The bulk of the book is, of course, the Perfume Reviews. Essentially, this book is comprised of the five-star reviews from the earlier, lengthier editions, with updates for the 2011 version of those fragrances wherever e possible. Some of these fragrances – usually due to IFRA restrictions on raw materials – are no longer the works of magnificence that the authors felt that they were in 2007. Many of the reformulated scents, about 40%, have 2011 updates. I’ll list a few for you here: Guerlain Apres l’Ondee, Chanel Bois des Iles, Chanel Cristalle, Dior Diorella, Robert Piguet Fracas, Guerlain Habit Rouge, Jean Patou Joy parfum, Chanel No. 5 edt and parfum, Yves St. Laurent Opium, Dior Poison Guerlain Shalimar, Caron Le Troisieme Homme. Nearly all the reviews for fragrances known as “classics” do have updates. I was extremely pleased to see – finally! – a dissenting opinion from Ms. Sanchez following Dr. Turin’s rave review of Etat Libre d’Orange’s divisive scent Secretions Magnifiques. I’ll quote that one for you here (and only that one update, since I don’t want to discourage sales to curious people).

[Secretions Magnifiques] 2011: Smells exactly the same. For the record, there always should have been a dissenting view from me on this one: one star, absolutely revolting, like a drop of J’Adore on an oyster you know you shouldn’t eat. Whatever you do, do not allow any to touch your nose when you smell it off a paper strip. I know Luca is a convincing proselytizer, but trust me.

(Amen, sister. Not for nothing is this fragrance generally known among my perfumista friends as Secretions Gagnifiques…)

The authors also note that some of their chosen fragrances have now been discontinued, such as Theo Fennell Scent and L’Artisan Vanilia. Further, the few already-discontinued scents reviewed in the original, such as Le Feu d’Issey and Yohji Homme, are noted as still being discontinued.

Following the reviews, there is a section written by Luca Turin on the Osmotheque, the only perfume museum in the world. It stores and displays discontinued fragrances of “artistic significance,” and allows visitors to smell samples of these otherwise-unavailable joys. The Osmotheque was founded by perfumer Jean Kerleo and is currently directed by Patricia de Nicolai (who created my dear darling Le Temps d’une Fete, included in The Hundred Classics). Dr.
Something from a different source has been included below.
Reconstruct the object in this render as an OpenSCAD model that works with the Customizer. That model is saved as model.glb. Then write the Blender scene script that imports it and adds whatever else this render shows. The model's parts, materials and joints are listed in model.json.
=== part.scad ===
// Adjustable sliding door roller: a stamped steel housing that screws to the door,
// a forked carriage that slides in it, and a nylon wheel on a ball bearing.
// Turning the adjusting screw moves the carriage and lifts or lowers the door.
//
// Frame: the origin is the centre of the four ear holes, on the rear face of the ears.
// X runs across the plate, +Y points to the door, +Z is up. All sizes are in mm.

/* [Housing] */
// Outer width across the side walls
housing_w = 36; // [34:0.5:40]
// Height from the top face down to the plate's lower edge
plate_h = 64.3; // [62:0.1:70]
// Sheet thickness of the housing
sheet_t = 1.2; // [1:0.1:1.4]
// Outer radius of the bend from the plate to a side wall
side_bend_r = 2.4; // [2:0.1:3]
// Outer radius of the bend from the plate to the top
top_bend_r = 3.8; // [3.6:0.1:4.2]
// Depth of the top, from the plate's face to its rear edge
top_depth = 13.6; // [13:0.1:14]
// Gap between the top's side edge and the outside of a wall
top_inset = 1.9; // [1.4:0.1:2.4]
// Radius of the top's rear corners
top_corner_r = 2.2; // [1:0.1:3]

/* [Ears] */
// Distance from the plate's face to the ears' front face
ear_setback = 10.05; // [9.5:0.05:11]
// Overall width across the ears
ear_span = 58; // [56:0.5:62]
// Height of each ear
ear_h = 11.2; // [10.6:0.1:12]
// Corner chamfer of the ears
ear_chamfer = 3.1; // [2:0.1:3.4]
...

Turin suggests that the Osmotheque should sell their reconstructed beauties, with “no reference to the original name, compounded according to the proper formula. The aficion will know its own. Label each bottle with a skull and crossbones and the warning ‘Do not put on skin’ to avoid IFRA trouble. Maybe if they did this they would shame the brands into reintroducing classic fragrances. I’m not holding my breath, not least because I need to sniff my strip of Iris Gris.” I agree. I do love my 1970s Coty Emeraude parfum de toilette, but I’m sure the recreation of the original parfum would put it to shame.
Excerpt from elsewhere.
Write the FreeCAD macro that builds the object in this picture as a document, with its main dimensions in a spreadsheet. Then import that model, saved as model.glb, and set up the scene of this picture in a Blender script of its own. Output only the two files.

The Osmotheque section includes reviews of four scents only smellable in original (recreated) form at the museum: Coty L’Origan, Coty Chypre, Coty Emeraude, and Jacques Fath Iris Gris. I’d love to compare the Osmotheque’s version of Coty Chypre (not, you understand, the 1980s eau de toilette rerelease, which is pleasant enough) to my DSH Perfumes version of Chypre, which takes my breath away. And Dr. Turin also touches on the reason I love Emeraude so much: “the two halves of the fragrance [minty-fresh topnotes and lavish oriental accord] are so carefully welded together that they form a single deep saturated, transparent hue, not so much an emerald as the name would suggest, more the green starboard light of a ship gliding by in the dark.” I’d have put it more simply: to me, Emeraude smells like itself, top to bottom, all the way through. You can remark on its similarity to Shalimar, but Emeraude does not smell like Shalimar, it smells like Emeraude – a warm, smiling, bosomy presence, plush but clear.

The section following discusses Sources used by the authors to obtain samples: the Osmotheque, samples sold online, major brands, niche firms, specialty retailers such as Lucky Scent and Aedes de Venustas, department stores, and independent decanters such as The Perfumed Court. The authors also recommend, for perfumery raw materials, exploratory kits from The Perfumer’s Apprentice.
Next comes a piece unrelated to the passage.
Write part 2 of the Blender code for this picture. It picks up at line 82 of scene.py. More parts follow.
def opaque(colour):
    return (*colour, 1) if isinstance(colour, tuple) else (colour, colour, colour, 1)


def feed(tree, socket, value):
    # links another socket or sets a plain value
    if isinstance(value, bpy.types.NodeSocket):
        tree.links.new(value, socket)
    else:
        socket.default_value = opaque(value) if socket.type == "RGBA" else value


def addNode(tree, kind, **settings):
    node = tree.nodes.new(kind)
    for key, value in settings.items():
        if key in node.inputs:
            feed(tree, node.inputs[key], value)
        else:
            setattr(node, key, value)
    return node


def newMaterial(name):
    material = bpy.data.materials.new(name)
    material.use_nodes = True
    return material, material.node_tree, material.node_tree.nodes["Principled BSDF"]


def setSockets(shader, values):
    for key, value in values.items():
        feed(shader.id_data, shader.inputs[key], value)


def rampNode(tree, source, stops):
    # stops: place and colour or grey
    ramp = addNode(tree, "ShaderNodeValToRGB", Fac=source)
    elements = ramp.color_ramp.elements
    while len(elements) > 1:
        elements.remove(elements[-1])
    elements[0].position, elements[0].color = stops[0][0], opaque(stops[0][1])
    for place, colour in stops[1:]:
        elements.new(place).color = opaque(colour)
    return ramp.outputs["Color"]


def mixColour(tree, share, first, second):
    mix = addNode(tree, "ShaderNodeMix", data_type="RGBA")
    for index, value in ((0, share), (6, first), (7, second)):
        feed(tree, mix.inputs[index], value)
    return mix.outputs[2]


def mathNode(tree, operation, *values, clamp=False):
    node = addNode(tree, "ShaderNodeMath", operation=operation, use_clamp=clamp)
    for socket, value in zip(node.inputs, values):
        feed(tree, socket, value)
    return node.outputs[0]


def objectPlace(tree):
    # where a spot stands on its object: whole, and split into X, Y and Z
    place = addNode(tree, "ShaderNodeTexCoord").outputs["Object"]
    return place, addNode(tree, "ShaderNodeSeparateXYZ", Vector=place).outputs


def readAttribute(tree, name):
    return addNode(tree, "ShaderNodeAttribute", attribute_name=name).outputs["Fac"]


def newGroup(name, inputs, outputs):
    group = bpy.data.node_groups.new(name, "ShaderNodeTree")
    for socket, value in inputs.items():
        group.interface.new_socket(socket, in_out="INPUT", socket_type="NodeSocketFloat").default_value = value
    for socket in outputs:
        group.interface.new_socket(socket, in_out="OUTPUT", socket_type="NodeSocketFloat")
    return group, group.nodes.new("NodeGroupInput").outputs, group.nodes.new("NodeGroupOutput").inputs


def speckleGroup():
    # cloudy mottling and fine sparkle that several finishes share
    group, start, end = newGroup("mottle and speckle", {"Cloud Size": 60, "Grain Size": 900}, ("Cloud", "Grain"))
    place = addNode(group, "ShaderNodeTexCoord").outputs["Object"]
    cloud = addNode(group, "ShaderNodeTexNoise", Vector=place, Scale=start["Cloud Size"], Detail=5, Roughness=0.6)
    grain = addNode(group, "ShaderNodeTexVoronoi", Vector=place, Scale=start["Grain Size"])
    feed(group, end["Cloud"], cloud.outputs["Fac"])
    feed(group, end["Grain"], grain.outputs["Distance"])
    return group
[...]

The last few pages are made up of a Glossary, Top Ten Lists, and an Index of Brands (fragrances listed by perfume house). These should look familiar to you if you’ve read the earlier books, except that I don’t remember seeing the “Desert Island” lists of each author before, and that was a fun read.

As I mentioned before in the “book review coming” post, I very much doubt that anyone who owns either of the two previous books will find it necessary to own this one as well. The material in it that you haven’t read before is good stuff, from Foreword to updates to Desert Island lists.  However, if you haunt the perfume blogs as I do, you probably already know that, for example, Diorella has been messed with recently, as have most of the classic Dior fragrances – and not for the better (except perhaps Poison, which probably needed to go on a diet, at least by my standards). You probably already know that IFRA has forced changes to the classic Chanels, and although they seem thinner and lack the lovely sandalwood of yore, the reformulations are still in the spirit of the earlier fragrances. You probably already know that Guerlain’s reformulations of their classics are uneven, with a few smelling slightly better these days due to a rebalancing of the formula, a few fragrances noticeably different but still very good, and a few having had the soul stripped from them.

I’d love to keep this book, but I have plans for it: I’m giving it to my local library. That’s my advice for those of you who are still wondering whether you need a copy: buy one (or two, or four), skim it lightly for the new bits, and then give it as a gift to people who are completely nonplussed as to why you love perfume. Buy a copy for your local library – or for your favorite sales associate, if you are so lucky as to have one of those. It’s short enough to be a quick and entertaining read even for people who have little interest in fragrance, and compelling enough to, perhaps, change that.

Not to mention, I want to encourage supporting people who write about perfume for a living. The book is fairly inexpensive, at $18.00 retail and $12.24 at Amazon.   It will be released on October 27, 2011, exactly a week from today, and it is possible to preorder it.  (Please note, if you go to Amazon, the associated reviews are actually for Perfumes: the A-Z Guide, which confused me momentarily.) A publicity copy was provided to me for review from Viking, free of charge.  Please note: Reader Nina clarifies for us that authors receive better royalties when books are purchased from independent booksellers than they get when we order from Amazon (and, presumably, other online sellers).  Keep that in mind when making a decision to buy books.